Étrangement, ce commentaire paru en 2000 ne cite pas Schüssler Fiorenza, dont le célèbre volume En mémoire d’elle était publié en traduction française dès 1986. Y aurait-il ici un phénomène d’« effacement » ? Quoi qu’il en soit, venons-en à l’interprétation de Schüssler Fiorenza. Elle resitue l’épisode dans le cadre global de l’évangile de Marc. On a l’habitude d’y remarquer l’abandon des Douze au moment de l’épreuve suprême ; mais Schüssler Fiorenza remarque un effet de symétrie essentiel. Au début de l’évangile, quatre disciples sont mis en valeur dès leur appel au bord de la mer de Galilée : Simon, André, Jacques et Jean (Mc 1,16-20). A la fin de l’évangile, quatre femmes se tiennent au pied de la Croix : Marie-Madeleine, Marie mère de Jacques, la mère de Joset, et Salomé (Mc 15,40 – ici, une difficulté de la phrase grecque fait qu’on débat pour savoir s’il y a 3 ou 4 femmes. Trocmé aussi en compte 4…). Mais elles ne font pas que regarder, craintivement pourrait-on dire : trois verbes les caractérisent fortement. Elles « suivaient » (akolouthein) Jésus ; elles le « servaient » (diakonein) ; elles « étaient montées avec lui » à Jérusalem (synanabainein). Le premier verbe sert fréquemment pour évoquer l’appel et la décision d’être disciple (comme en Mc 1,18) ; le deuxième dit souvent de véritables responsabilités parmi les disciples. Quant au troisième, il ne se retrouve qu’en Ac 13,31, où, note Schüssler Fiorenza, « il se réfère à ceux qui avaient rencontré le Seigneur ressuscité et étaient devenus ses témoins ». On est donc en présence d’un cadre général où deux groupes de quatre disciples nommés se font écho : quatre hommes qui abandonnent Jésus ; quatre femmes qui restent jusqu’à la Croix.

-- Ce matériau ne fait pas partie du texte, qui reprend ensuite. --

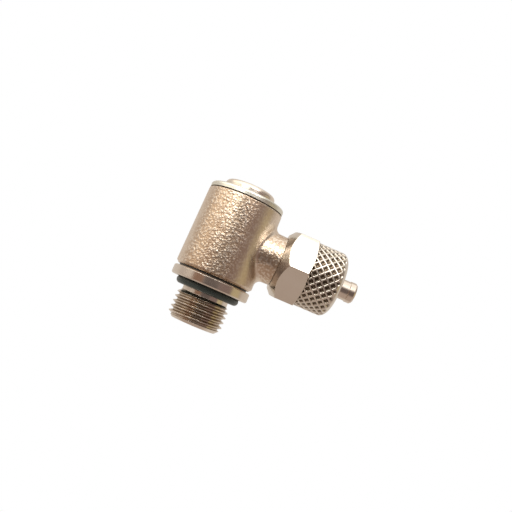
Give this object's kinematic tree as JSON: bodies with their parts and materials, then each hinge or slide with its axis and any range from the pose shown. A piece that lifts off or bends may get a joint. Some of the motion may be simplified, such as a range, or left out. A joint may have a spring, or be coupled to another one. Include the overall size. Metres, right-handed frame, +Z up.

Ce cadre contribue à l’interprétation de la femme anonyme de Béthanie pour la mettre en valeur : cette dernière intervient juste au moment où le drame de la Passion se déclenche ; son onction d’huile sur la tête de Jésus signifie qu’il est le Messie – le Christ – en rappelant les prophètes de l’Ancien Testament qui ont oint les rois d’Israël, ceci au moment où la reconnaissance de sa messianité va être mise en crise.
Il est assez raisonnable alors de conclure, avec Schüssler Fiorenza, que l’oubli de cette femme et de son nom – contre la parole explicite de Jésus qui appelle à se « souvenir d’elle » – n’est pas le signe de son insignifiance, mais d’une culture biaisée au détriment des femmes.
Erwan Chauty SJ est professeur au Centre Sèvres – Facultés jésuites de Paris.
[1] Voir Elisabeth Schüssler Fiorenza, En mémoire d’elle. Essai de reconstruction des origines chrétiennes selon la théologie féministe, Cerf (Cogitatio fidei 136), 1986 (traduction de In Memory of Her. A Feminist Theological Reconstruction of Christian Origins, SCM Press, 1986).
[2] Étienne Trocmé, L’Évangile selon saint Marc, Labor et Fides (Commentaire du Nouveau Testament 2), 2000.